PREMI: LE TRE CINQUINE DI FINALISTI AL ROMA
TITOLI DI NARRATIVA STRANIERA E ITALIANA E SAGGISTICA

Roma, 5 giu.) - Annunciate le tre cinquine dei finalisti della VII edizione del premio Roma, diviso in tre sezioni: narrativa straniera, narrativa italiana e saggistica. Per quanto riguarda la prima categoria, ''Lo Zahir'' di Paolo Coelho, edito Bompiani; ''Mia madre, la mia bambina'' di Tahar Ben Jelloun, edito Einaudi; ''Non buttiamoci giu''' di Nick Hornby, edito Guanda; ''La parte del morto'' di Yasmina Khadra, edito Mondadori; ''Malavita'' di Tonino Benacquista, edito Ponte delle Grazie e, inoltre, una menzione di merito a Rafik Schami.
Per quanto riguarda la narrativa italiana, ''Caos calmo'' di Sandro Veronesi, edito Bompiani; ''Il mosaico del tempo grande'' di Carmine Abate, edito Mondadori; ''L'oro di Mose''' di Franco Scaglia, edito Piemme; ''Un giorno perfetto'' di Melania Mazzucco, edito Rizzoli; ''Pugni'' di Pietro Grossi, edito Sellerio e, inoltre, menzione di merito a Massimo Cacciapuoti, Luigi Guarnieri e Dina Nerozzi.

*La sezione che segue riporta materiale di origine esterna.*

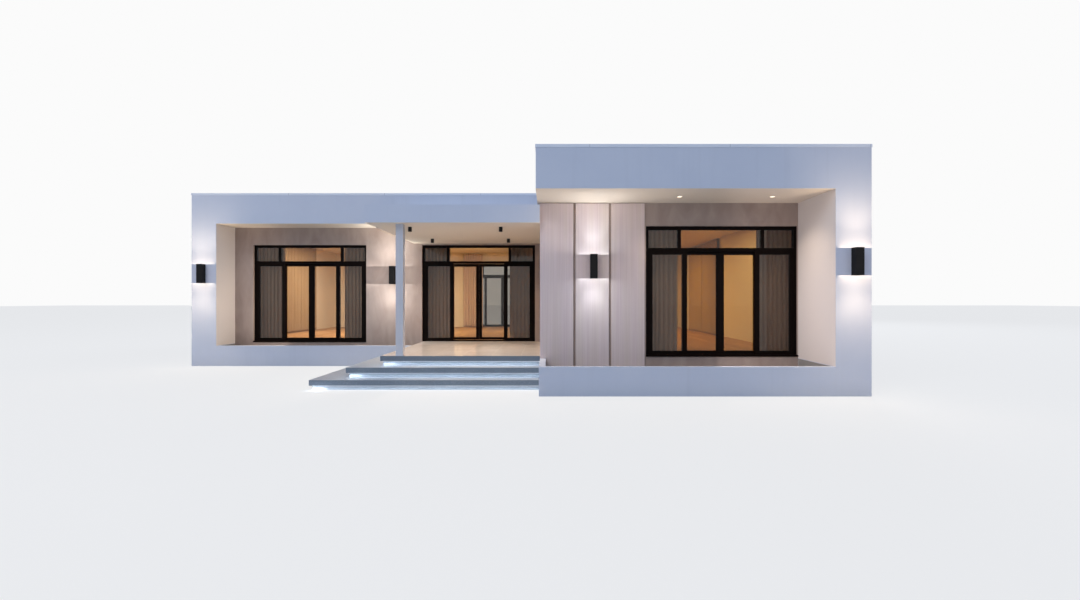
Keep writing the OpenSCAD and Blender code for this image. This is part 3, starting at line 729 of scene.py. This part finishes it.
def gathered_sheet(name, width, height, seed):
    """The cloth as it is hooked up: a grid at equal steps along its heading, with its UV in metres."""
    folds = round(width / fold_w)
    fine = steps_per_fold * folds
    points = [fold_point(i / fine, 0, folds, width, seed) for i in range(fine + 1)]
    run = [0.0]
    for a, b in zip(points, points[1:]):
        run.append(run[-1] + math.dist(a, b))
    columns = columns_per_fold * folds
    picks, k = [], 0
    for i in range(columns + 1):
        wanted = run[-1] * i / columns
        while k < fine - 1 and run[k + 1] < wanted:
            k += 1
        picks.append((k + (wanted - run[k]) / (run[k + 1] - run[k])) / fine)
    mesh = bpy.data.meshes.new(name)
    places = []
    for j in range(rows + 1):
        for across in picks:
            x, y = fold_point(across, j / rows, folds, width, seed)
            places.append((x, y, height * (1 - j / rows)))
    wide = columns + 1
    faces = [(j * wide + i, (j + 1) * wide + i, (j + 1) * wide + i + 1, j * wide + i + 1)
             for j in range(rows) for i in range(columns)]
    mesh.from_pydata(places, [], faces)
    uv = mesh.uv_layers.new(name="cloth")
    for loop in mesh.loops:
        j, i = divmod(loop.vertex_index, wide)
        uv.data[loop.index].uv = (run[-1] * i / columns, height * (1 - j / rows))
    return mesh, run[-1], wide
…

Infine, per la saggistica, ''L'invenzione del diritto in Occidente'' di Aldo Schiavone, edito Einaudi; ''La casa di psiche'' di Umberto Galimberti, edito Feltrinelli; ''Il secolo dei genocidi'' di Bernard Brunetau, edito Il Mulino; ''Il capitalismo'' di Franco Ferrarotti, edito Newton & Compton; ''La grande storia del tempo'' di Stephen Hawking, edito Rizzoli e, inoltre, menzione di merito a Vanni Ronsisvalle, Enzo Romeo e Ruggero Marino.